Losses could result even if there is credit default protection
purchased because the purchased credit protection contracts may
only pay out under certain scenarios and thus not all losses may
be covered by the credit protection contracts. The effectiveness
of our CDS protection as a hedge of these risks is influenced by
a number of factors, including the contractual terms of the CDS.

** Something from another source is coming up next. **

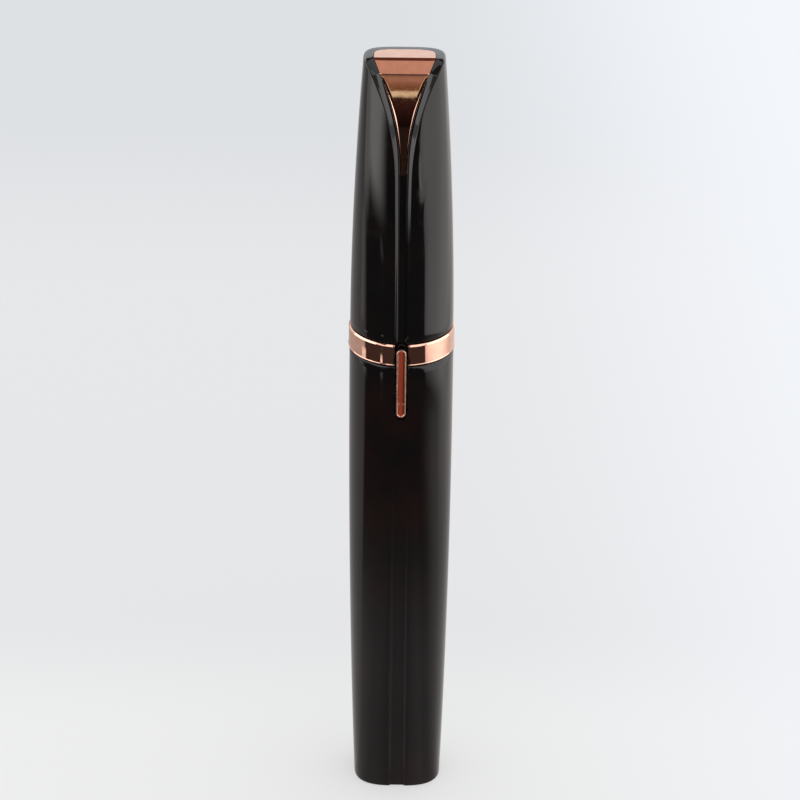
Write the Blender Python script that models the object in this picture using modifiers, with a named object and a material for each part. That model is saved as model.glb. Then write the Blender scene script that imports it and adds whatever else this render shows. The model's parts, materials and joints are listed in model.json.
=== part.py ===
"""Electric eyebrow trimmer, a battery pen with a spinning cutter under a pull-off cap.

The pen stands on its base. The base's centre is the origin, the pen runs up +Z and its switch faces -Y.
The barrel is a sleeve. The core carries the battery, motor, switch and head, and lifts out of the barrel.
"""

import math

import bmesh
import bpy

# Gaps, cutter overruns, and how near two points lie to be merged
SEAT_GAP = 0.0003
RUNNING_GAP = 0.0003
OVERRUN = 0.002
MERGE_DISTANCE = 0.00001

# Battery, a common AAA cell
CELL_RADIUS = 0.00515
CELL_LENGTH = 0.0435
CELL_CHAMFER = 0.0004
NUB_RADIUS = 0.0019
NUB_HEIGHT = 0.0010
CONTACT_THICKNESS = 0.0003
CONTACT_HALF_WIDTH = 0.0012
CONTACT_BACK = 0.0036
STRIP_STAND_OFF = 0.0004
STRIP_THICKNESS = 0.0002
STRIP_TAB = 0.0026
SPRING_HEIGHT = 0.0050
SPRING_FOOT_RADIUS = 0.0036
SPRING_TOP_RADIUS = 0.0018
SPRING_WIRE_RADIUS = 0.00025
SPRING_TURNS = 4
SPRING_POINTS_PER_TURN = 10

# Motor
MOTOR_RADIUS = 0.0050
MOTOR_LENGTH = 0.0120
MOTOR_CHAMFER = 0.0004
END_CAP_STEP = 0.0006
END_CAP_HEIGHT = 0.0013
TERMINAL_WIDTH = 0.0014
TERMINAL_THICKNESS = 0.0004
TERMINAL_LENGTH = 0.0012
TERMINAL_SPREAD = 0.0025
BOSS_RADIUS = 0.0016
BOSS_HEIGHT = 0.0009
MOTOR_PLATE_THICKNESS = 0.0010
SCREW_HEAD_RADIUS = 0.0009
SCREW_HEAD_HEIGHT = 0.0006
SCREW_SLOT_WIDTH = 0.0003
SCREW_INSET = 0.0016
LEAD_RADIUS = 0.0003
LEAD_CHANNEL = 0.0010
LEAD_ANGLE = math.radians(38)

# Chassis
CHASSIS_LIFT = 0.0010
CHASSIS_WALL = 0.0010
BAY_GAP = 0.0003
TRAY_WALL = 0.00045
CLAMP_WALL = 0.00105

# Switch and board
BAR_LENGTH = 0.01255
BAR_HALF_WIDTH = 0.00085
BAR_PROUD = 0.00035
BAR_THICKNESS = 0.00070
BAR_DISH = 0.00020
BAR_RIM = 0.00022
BAR_TOP_GAP = 0.00061
SLOT_FOOT_GAP = 0.00084
SLOT_SIDE_GAP = 0.0003
STEM_HALF_WIDTH = 0.00045
STEM_HEIGHT = 0.0026
SWITCH_TRAVEL = 0.0010
TRACK_THICKNESS = 0.0006
TRACK_HALF_WIDTH = 0.0020
CARRIAGE_THICKNESS = 0.0006
CARRIAGE_HALF_WIDTH = 0.0016
CARRIAGE_HEIGHT = 0.0040
SWITCH_CASE_HALF_WIDTH = 0.0020
SWITCH_CASE_HEIGHT = 0.0052
SWITCH_CASE_THICKNESS = 0.0013
BOARD_HALF_WIDTH = 0.0045
BOARD_HEIGHT = 0.0088
BOARD_THICKNESS = 0.0006
CHIP_SIZE = 0.0015
CHIP_THICKNESS = 0.0007
COIL_RADIUS = 0.0009
COIL_HEIGHT = 0.0012

# Barrel
BARREL_FLOOR = 0.0020
BARREL_FOOT_WALL = 0.00065
BARREL_TOP_WALL = 0.00138
BASE_DEPTH_SHARE = 0.92
BASE_SQUARENESS = 2.9
ROUND = 2.0
BARREL_TAPER_POWER = 2.4
BASE_CHAMFER = 0.0003
BARREL_FLUTE_HALF_WIDTH = 0.00150
BARREL_FLUTE_FLOOR_HALF_WIDTH = 0.00100
BARREL_FLUTE_DEPTH = 0.00030

# Band
BAND_HEIGHT = 0.0036
BAND_PROUD = 0.00020
BAND_WALL = 0.00100
BAND_CHAMFER = 0.00025

# Neck
NECK_HEIGHT = 0.0078
NECK_WALL = 0.00135
SEAL_RADIUS = 0.00036
SEAL_STAND_OUT = 0.00012
SEAL_HEIGHT_SHARE = 0.30
LAMP_HEIGHT_SHARE = 0.60
LENS_RADIUS = 0.0009
LENS_SET_IN = 0.0001
LAMP_RADIUS = 0.00075
LAMP_LENGTH = 0.0014
LAMP_DOME = 0.0005
LAMP_LEAD_RADIUS = 0.0002
LAMP_LEAD_SPREAD = 0.00045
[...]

Generally, only the occurrence of a credit event as defined by the
CDS terms (which may include, among other events, the failure to
pay by, or restructuring of, the reference entity) results in a payment
under the purchased credit protection contracts. The
determination as to whether a credit event has occurred is made
by the relevant International Swaps and Derivatives Association,
Inc. (ISDA) Determination Committee (comprised of various ISDA
member firms) based on the terms of the CDS and facts and
circumstances for the event. Accordingly, uncertainties exist as to
whether any particular strategy or policy action for addressing the
European financial instability would constitute a credit event under
the CDS. A voluntary restructuring may not trigger a credit event
under CDS terms and consequently may not trigger a payment
under the CDS contract.
In addition to our direct sovereign and non-sovereign exposures,
a significant deterioration of the European financial instability
could result in material reductions in the value of sovereign debt
and other asset classes posted as collateral, disruptions in capital
markets, widening of credit spreads of U.S. and non-U.S. financial
institutions, loss of investor confidence in the financial services
industry, a slowdown in global economic activity and other adverse
developments. For more information on the financial instability in
Europe, see Item 1A. Risk Factors of this Annual Report on Form
10-K.
Table 63 presents countries where total cross-border exposure
exceeded one percent of our total assets. At December 31, 2013,
the United Kingdom was the only country where total cross-border
exposure exceeded one percent of our total assets. At
December 31, 2013, France had total cross-border exposure of
$17.8 billion representing 0.85 percent of our total assets. No
other countries had total cross-border exposure that exceeded
0.75 percent of our total assets at December 31, 2013.
Table 63 Total Cross-border Exposure Exceeding One
Percent of Total Assets
United Kingdom
(Dollars in millions) 2013 2012
Public sector $6
$ 95
Banks 7,027 5,656
Private sector 32,466 31,595
Cross-border exposure $ 39,499 $ 37,346
Exposure as a percentage of total assets 1.88% 1.69%
Cross-border exposures are calculated using FFIEC guidelines
and not our internal risk management view; therefore, exposures
are not comparable between tables. Exposure includes cross-
border claims by our non-U.S. offices including loans,
acceptances, time deposits placed, trading account assets,
securities, derivative assets, other interest-earning investments
and other monetary assets. Amounts also include unfunded
commitments, letters of credit and financial guarantees, and the
notional amount of cash lent under secured financing transactions.
Sector definitions are consistent with FFIEC reporting
requirements for preparing the Country Exposure Report.